Normally, when a Windows machine does a domain authentication/authorization check, quite a few things happen in the background. One of those things is finding a working domain controller (DC). During that process, queries are sent to DCs to determine functionality, and the client chooses one that responds (you can control some of those preferences in Active Directory Sites and Services, but that's another discussion). In this situation, the client is fooled into thinking the DC is up and working when it really isn't.

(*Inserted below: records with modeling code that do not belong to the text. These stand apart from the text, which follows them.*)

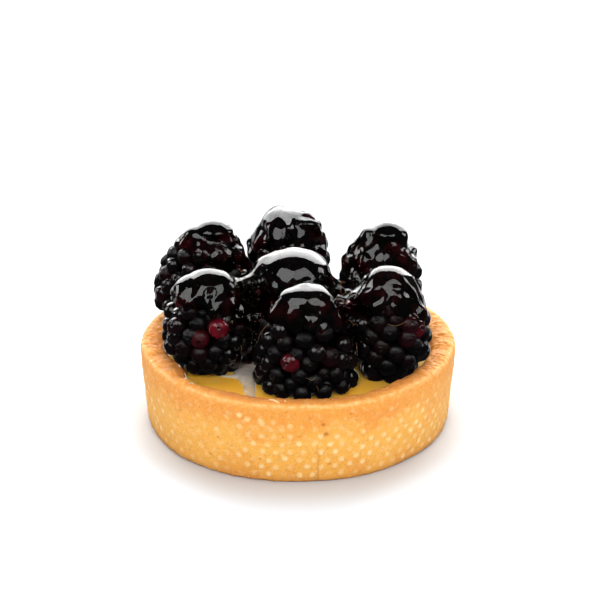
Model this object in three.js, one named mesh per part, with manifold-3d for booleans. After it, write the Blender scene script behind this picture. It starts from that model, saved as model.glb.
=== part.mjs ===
// A small round tart: a baked crust shell filled with custard, with seven bramble berries standing on it.
// Millimetres, +Z up. The crust stands on z = 0 with its axis on the Z axis, and -Y is the front.

import * as THREE from 'three';
import { ConvexHull } from 'three/addons/math/ConvexHull.js';
import { mergeVertices } from 'three/addons/utils/BufferGeometryUtils.js';
import Module from 'manifold-3d';

const wasm = await Module();
wasm.setup();

// ---- Driving dimensions ----

const RIM_RADIUS = 37.5; // a 75 mm tart ring
const CRUST_HEIGHT = 20;
const FOOT_INSET = 1.3; // how much narrower the wall is where it meets the underside
const RIM_WIDTH = 6.4; // from the outer wall in to the inner wall, at the custard
const BASE_THICKNESS = 3.6;
const CUSTARD_LEVEL = 17;
const GAP = 0.3; // between touching pieces
const RIM_RELIEF = 0.35; // the most that the rim's waves and creases move its surface
const CRUST_SIDES = 96;
const CUSTARD_SIDES = 60;
const POCKET_SIDES = 18;

const DRUPELET_RADIUS = 2.4; // the beads that a bramble berry is made of
const DRUPELET_PITCH = 4.82;
const DRUPELET_SPREAD = 0.16; // spread of the bead sizes, as a share
const SPIRAL_END = THREE.MathUtils.degToRad(146); // the beads stop round the stem scar underneath
const CORE_SHARE = 0.8; // the berry's body inside its beads
const DOME_SHARE = 0.66; // where a bead's ring of points lies between its tip and its corners
const POCKET_WALL = 1.3; // height of the berry's foot that the custard may hold

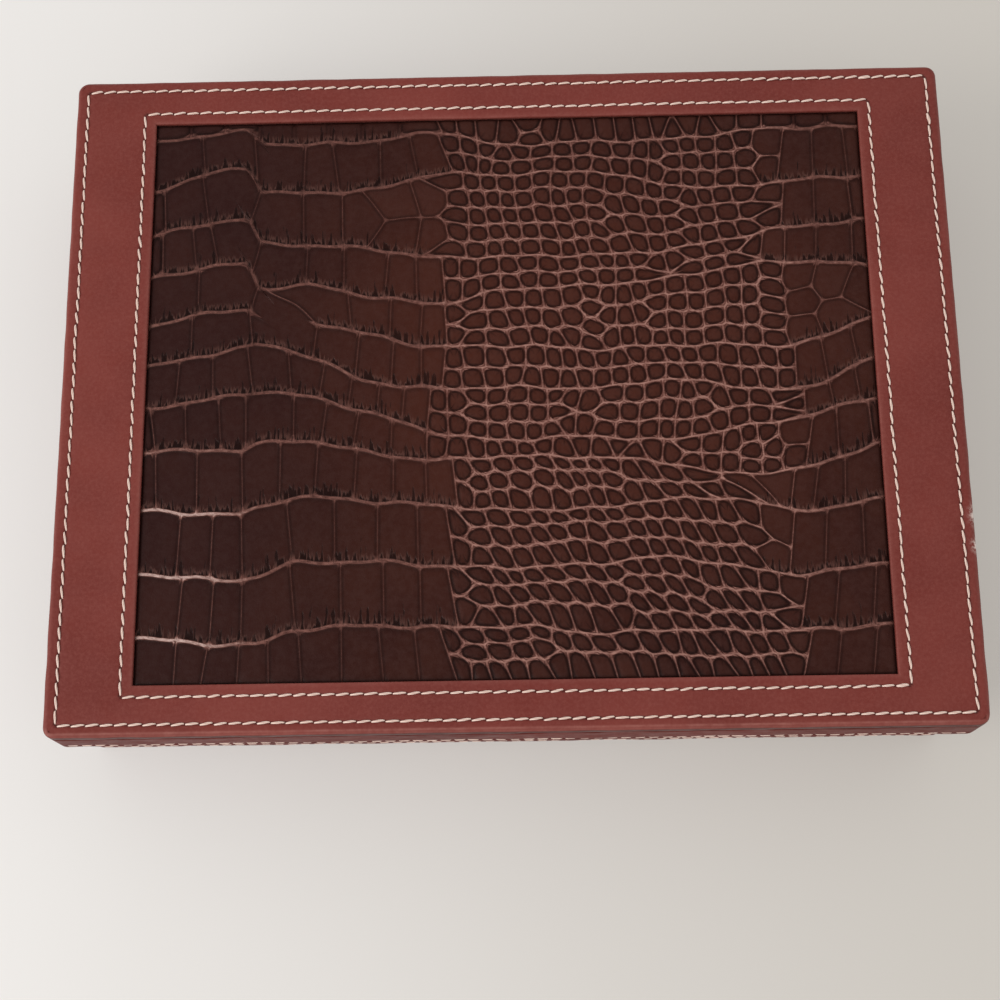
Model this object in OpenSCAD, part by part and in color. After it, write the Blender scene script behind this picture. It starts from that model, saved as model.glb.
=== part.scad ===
// Stationery box in leather over board, with a lift-off lid that slips down over the base.
// All sizes in millimetres. The origin is the middle of the underside, +X runs along the
// long side, +Y goes to the back and +Z goes up.

/* [Whole box] */
// Width of the lid over its leather, left to right
lid_w = 325; // [240:1:420]
// Depth of the lid over its leather, front to back
lid_d = 250; // [180:1:340]
// Height of the closed box, from the surface it stands on to the top leather
box_h = 60; // [45:1:140]
// Height of the lid, from its lower edge to its top leather
lid_h = 22; // [18:1:40]
// Radius of the upright corners of the lid
corner_r = 4; // [3:0.5:8]
// Gap all round between the lid's lining and the base
lid_gap = 0.8; // [0.5:0.1:2]

/* [Top panel] */
// Width of the smooth leather border at the left and right
border_side = 30.5; // [20:0.5:60]
// Width of the smooth leather border at the front and back
border_front = 18; // [14:0.5:40]
// How far the embossed panel lies below the smooth border
panel_drop = 1.4; // [0.8:0.1:3]
// How far the border leather turns down over the lid's edge
edge_fold = 4.6; // [3.5:0.1:8]
// Radius of the rolled top edge
edge_r = 1.8; // [1:0.1:2.5]

/* [Materials] */
// Thickness of the outside leather
leather_t = 1.2; // [0.8:0.1:2]
// Thickness of the board in the lid
lid_board_t = 2.5; // [2:0.1:5]
// Thickness of the board in the base
base_board_t = 3.5; // [2.5:0.1:6]
// Thickness of the suede lining
lining_t = 0.5; // [0.4:0.1:1]
// Thickness of the felt under the base
felt_t = 0.8; // [0.5:0.1:2]

/* [Stitching] */
// Distance from one stitch to the next
stitch_pitch = 4.9; // [3:0.1:8]
// Length of one stitch on the surface
stitch_len = 4.1; // [2.5:0.1:7]
// Thickness of the thread
thread_d = 0.85; // [0.5:0.05:1.2]
// Distance of the top's outer row from the edge of the lid
outer_row = 4.3; // [3.5:0.1:8]
// Distance of the top's inner row from the opening
inner_row = 4.2; // [3:0.1:8]
// Height of a side row above the edge that it follows
side_row = 3.4; // [3:0.1:6]

/* [Hidden] */
$fn = 48;

// Small working values that every cut or touching piece shares
cut = 1;
seam = 0.3;
rest_gap = 0.2;
stitch_slant = 7;
groove_w = thread_d + 0.25;
groove_depth = 0.35;
thread_sink = 0.05;

// Heights in the lid, counted down from the top
top_z = box_h;
frame_z = top_z - leather_t;
panel_top_z = top_z - panel_drop;
board_top_z = panel_top_z - leather_t;
board_low_z = board_top_z - lid_board_t;
lid_lining_z = board_low_z - lining_t;
lid_low_z = top_z - lid_h;
fold_low_z = top_z - edge_fold;

// Plan sizes in the lid, from the leather inwards
lid_core_w = lid_w - 2 * leather_t;
lid_core_d = lid_d - 2 * leather_t;
lid_core_r = corner_r - leather_t;
lid_in_w = lid_core_w - 2 * lid_board_t;
lid_in_d = lid_core_d - 2 * lid_board_t;
lid_clear_w = lid_in_w - 2 * lining_t;
lid_clear_d = lid_in_d - 2 * lining_t;
window_w = lid_w - 2 * border_side;
window_d = lid_d - 2 * border_front;
lip_t = leather_t;
card_window_w = window_w + 2 * lip_t;
card_window_d = window_d + 2 * lip_t;

// Plan sizes and heights in the base
skin_t = 1;
base_w = lid_clear_w - 2 * lid_gap;
base_d = lid_clear_d - 2 * lid_gap;
base_r = 3;
base_core_w = base_w - 2 * skin_t;
base_core_d = base_d - 2 * skin_t;
base_core_r = base_r - skin_t;
well_w = base_core_w - 2 * base_board_t;
well_d = base_core_d - 2 * base_board_t;
base_top_z = lid_lining_z - rest_gap;
bottom_leather_z = felt_t;
bottom_board_z = felt_t + skin_t;
wall_low_z = bottom_board_z + base_board_t;
wall_top_z = base_top_z - skin_t;
floor_card_t = 1;
floor_z = wall_low_z + floor_card_t;
felt_inset = 8;

// A rectangle with round corners, centred on the origin
module round_rect(w, d, r) {
    square([w - 2 * r, d], center = true);
    square([w, d - 2 * r], center = true);
    for (sx = [-1, 1], sy = [-1, 1])
        translate([sx * (w / 2 - r), sy * (d / 2 - r)])
            circle(r);
}

// A flat ring between two rectangles
module ring_2d(w, d, r, t) {
    difference() {
        round_rect(w, d, r);
        square([w - 2 * t, d - 2 * t], center = true);
    }
}

// An upright ring wall with round outer corners, t thick, from z0 up to z1
module wall_ring(w, d, r, t, z0, z1) {
    translate([0, 0, z0])
        linear_extrude(z1 - z0)
            ring_2d(w, d, r, t);
}

// A ring wall whose corners are round both outside and inside
module skin_ring(w, d, r, t, z0, z1) {
    translate([0, 0, z0])
        linear_extrude(z1 - z0)
            difference() {
                round_rect(w, d, r);
                round_rect(w - 2 * t, d - 2 * t, r - t);
            }
}

// A slab with round upright corners, from z0 up to z1
module slab(w, d, r, z0, z1) {
    translate([0, 0, z0])
        linear_extrude(z1 - z0)
            round_rect(w, d, r);
}

// A slab whose top edge is rolled over all round with radius e
module rolled_slab(w, d, r, e, z0, z1) {
    slab(w, d, r, z0, z1 - e);
    slab(w - 2 * e, d - 2 * e, r - e, z0, z1);
    for (sy = [-1, 1])
        translate([0, sy * (d / 2 - e), z1 - e])
            rotate([0, 90, 0])
                cylinder(h = w - 2 * r, r = e, center = true);
    for (sx = [-1, 1])
        translate([sx * (w / 2 - e), 0, z1 - e])
            rotate([90, 0, 0])
                cylinder(h = d - 2 * r, r = e, center = true);
    for (sx = [-1, 1], sy = [-1, 1])
        translate([sx * (w / 2 - r), sy * (d / 2 - r), z1 - e])
            rotate_extrude()
                intersection() {
                    translate([r - e, 0])
                        circle(e);
                    translate([0, -e])
                        square([r, 2 * e]);
                }
}

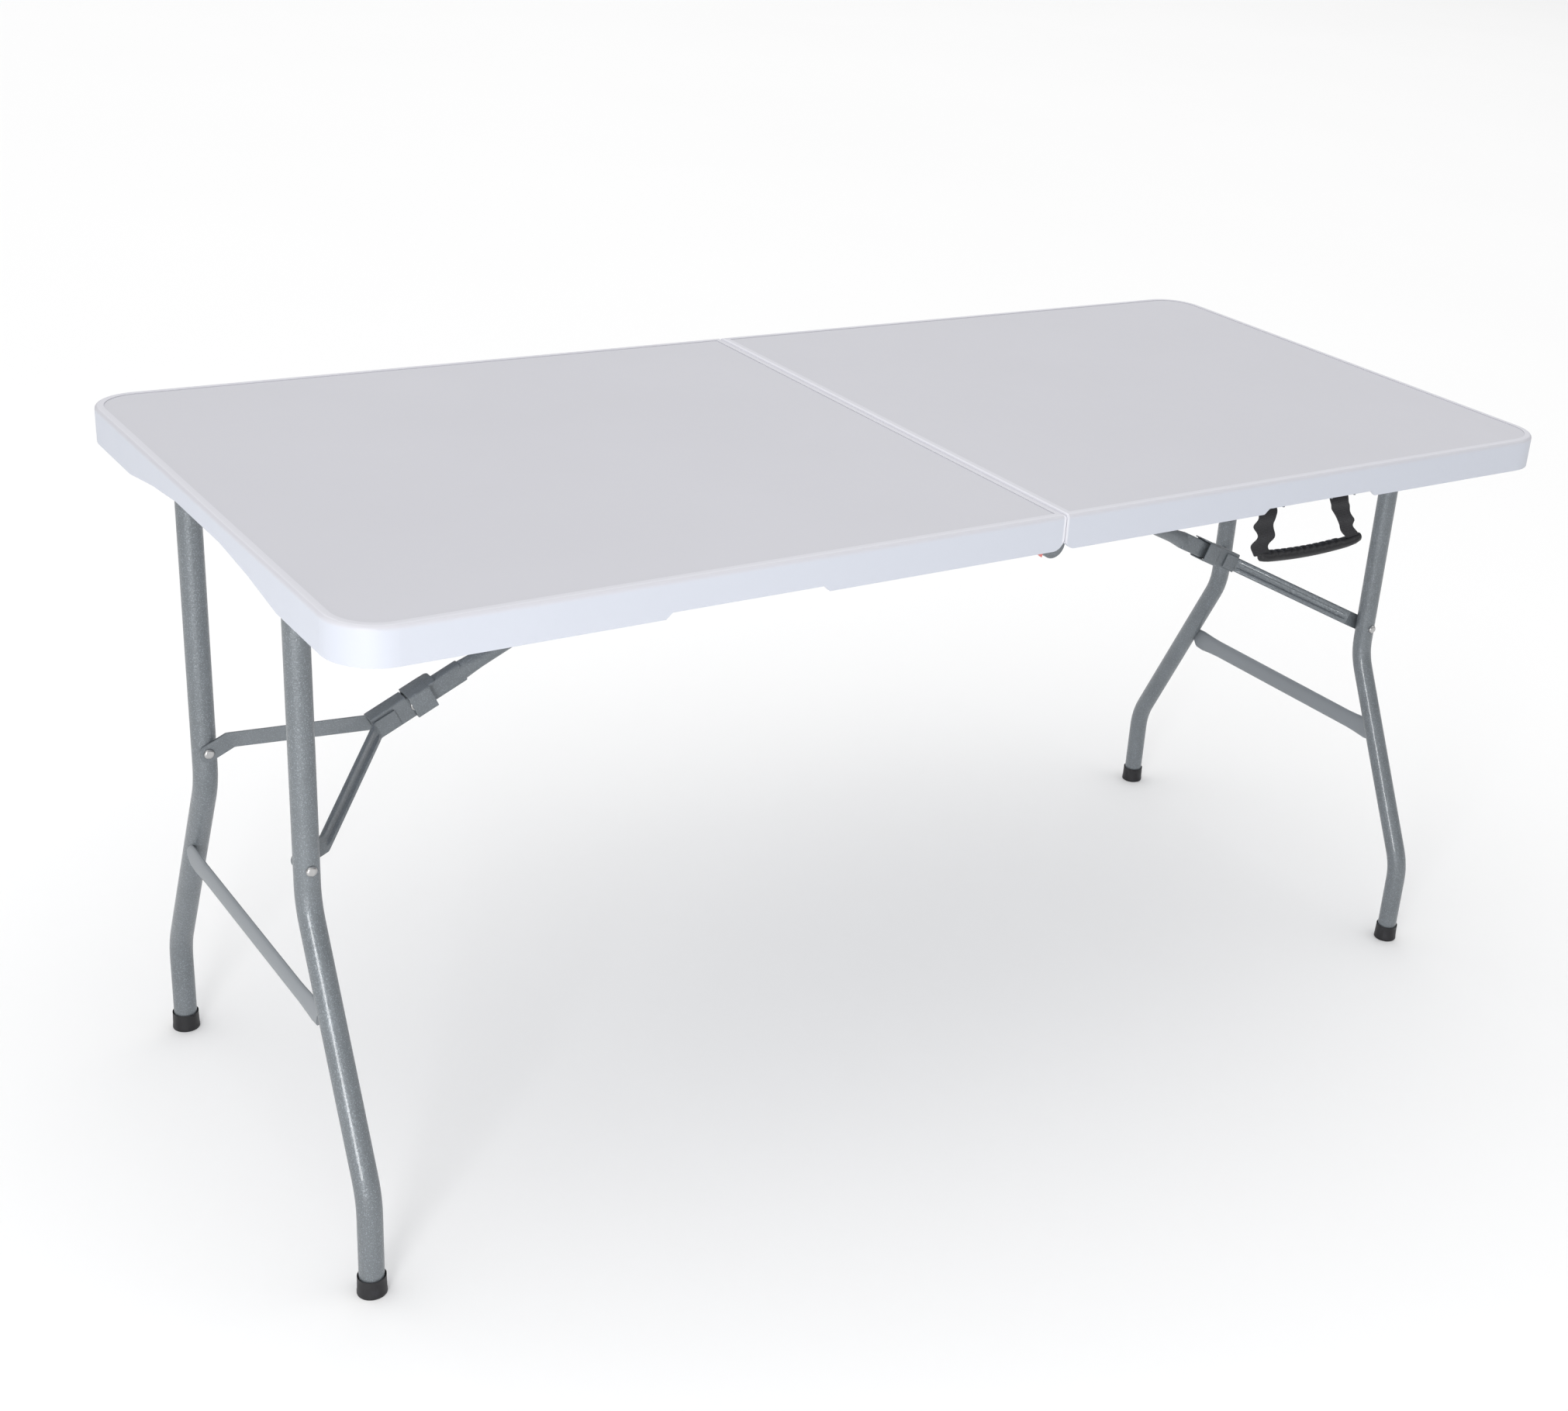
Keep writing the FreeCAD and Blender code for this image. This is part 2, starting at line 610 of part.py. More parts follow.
def leg_tube(name, radii):
    body = new_body(name)
    spine = leg_spine(body)
    profile = new_sketch(body, "profile", "XY", "pivot_height")
    for radius in radii:
        add_circle(profile, "leg_line", "upper_spread", radius)
    pipe = body.newObject("PartDesign::AdditivePipe", name + "_pipe")
    pipe.Profile = profile
    pipe.Spine = (spine, [])
    doc.recompute()
    return body


def make_legs():
    leg = leg_tube("right_leg_rear", ("tube_round", "tube_round - tube_wall"))
    cope = circle(leg, "cope", "XZ", "leg_line", "pivot_height", "tube_round")
    pocket(leg, cope, "half_width")
    rivet_hole = circle(leg, "rivet_hole", "XZ", "leg_line", "rivet_height", "rivet_dia / 2")
    pocket(leg, rivet_hole, "half_width")
    four_corners(leg, "leg")


def make_axles():
    shoulder, end = "rail_inner - axle_side_gap", "rail_outer + axle_side_gap + axle_nut_tall"
    outer, inner, pin = "tube_round", "tube_round - tube_wall", "axle_pin_dia / 2"
    bore, plug = "axle_pin_dia / 4", f"{shoulder} - tube_wall * 2"
    body = turned("right_leg_axle", "XY", [
        (bore, f"-({end})"), (pin, f"-({end})"), (pin, f"-({shoulder})"),
        (outer, f"-({shoulder})"), (outer, shoulder), (pin, shoulder), (pin, end), (bore, end),
        (bore, plug), (inner, plug), (inner, f"-({plug})"), (bore, f"-({plug})")])
    place(body, "leg_line", "0", "pivot_height")
    left_and_right(body, "leg_axle")
    start = "rail_outer + axle_side_gap"
    nut = turned("axle_nut", "XY", [
        (pin, start), ("axle_nut_dia / 2", start), ("axle_nut_dia / 2", f"{start} + 1"),
        (f"{pin} + 1.5", f"{start} + axle_nut_tall"), (pin, f"{start} + axle_nut_tall")])
    place(nut, "leg_line", "0", "pivot_height")
    nuts = group("right_axle_nuts", [nut, twin(nut, Vector(0, 1, 0))])
    left_and_right(nuts, "axle_nuts")


def make_foot_caps():
    cap = turned("right_foot_cap_rear", "XZ", [
        ("0", "0"), ("cap_round_out", "0"), ("cap_round_out", "cap_tall"),
        ("tube_round", "cap_tall"), ("tube_round", "cap_floor"), ("0", "cap_floor")])
    rim = value("2 * cap_round_out")
    soften(cap, "Fillet", "cap_round",
           lambda e: near(centre(e).z, 0) and near(e.BoundBox.XLength, rim))
    soften(cap, "Fillet", "cap_wall * 0.4",
           lambda e: near(centre(e).z, value("cap_tall")) and near(e.BoundBox.XLength, rim))
    place(cap, "leg_line", "foot_spread", "0")
    four_corners(cap, "foot_cap")


def make_crossbars():
    """Flat bar whose flared ends are shaped to the legs' round sides."""
    slope = "(foot_spread - upper_spread) / (upper_bend - lower_bend)"
    mid_high, mid_low = ("crossbar_middle + crossbar_tall / 2",
                         "crossbar_middle - crossbar_tall / 2")
    end_high, end_low = ("crossbar_middle + crossbar_end_tall / 2",
                         "crossbar_middle - crossbar_end_tall / 2")

    def leg_y(height):
        return f"(upper_spread + ({slope}) * (upper_bend - ({height})))"

    taper = f"({leg_y('crossbar_middle')} - crossbar_taper)"
    body = new_body("crossbar_blank")
    outline = polygon(body, "outline", "YZ", [
        (f"-{leg_y(end_low)}", end_low), (f"-{taper}", mid_low), (taper, mid_low),
        (leg_y(end_low), end_low), (leg_y(end_high), end_high), (taper, mid_high),
        (f"-{taper}", mid_high), (f"-{leg_y(end_high)}", end_high)],
        "leg_line + crossbar_offset")
    pad(body, outline, "crossbar_thick", both=True)
    face_gap = value("crossbar_thick / 2")
    middle_x = value("leg_line + crossbar_offset")
    soften(body, "Fillet", "crossbar_round",
           lambda e: near(abs(centre(e).x - middle_x), face_gap)
           and e.BoundBox.YLength > e.BoundBox.ZLength)
    envelope = leg_tube("leg_envelope", ("tube_round",))
    rear_cut = doc.addObject("Part::Cut", "crossbar_rear_cut")
    rear_cut.Base = body
    rear_cut.Tool = envelope
    bar = doc.addObject("Part::Cut", "right_crossbar")
    bar.Base = rear_cut
    bar.Tool = twin(envelope, Vector(0, 1, 0))
    left_and_right(bar, "crossbar")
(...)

When a DC really does go down (such as a reboot or hard system error), it stops responding to those functionality requests from clients, so they simply use DNS to find a DC that is working and happily go along their way. If you have good infrastructure and your domain is configured well, it happens so quickly that users never notice. However, when a drive fills up, the services that respond to the functionality requests will continue replying, giving the clients the impression the DC is still up, even though it won't actually service any requests because it can't modify the NTDS database because the drive is full.

Notes

  • The behavior will probably only occur in one site because most domains are set up to have members "prefer" local site DCs for requests. If you don't have any custom sites set up in AD or only have a single site, that will not be a useful piece of troubleshooting info.
     
  • The behavior will affect random servers because many will still be using the other DC in the site that is still functioning (you have at least two DCs per site in your production datacenter domains, right?).
     
  • In the incident that caused this post, the server did not allow anyone to log onto the DC when its drive was full (either via console or RDP). When it was forcefully rebooted in the hypervisor, it blue-screened on the first try. On the second attempt, it took 5+ minutes to come back up, but then did so normally. My assumption is the BSOD triggered the cleanup of some system logs/files, giving us about 450MB of free space. We were then able to log in and expand the drive to our standard size, then reboot again to ensure all services came up in a normal state.
     
  • If the appropriate teams aren't already being notified of low disk events on DCs, configure your monitoring solution to send them.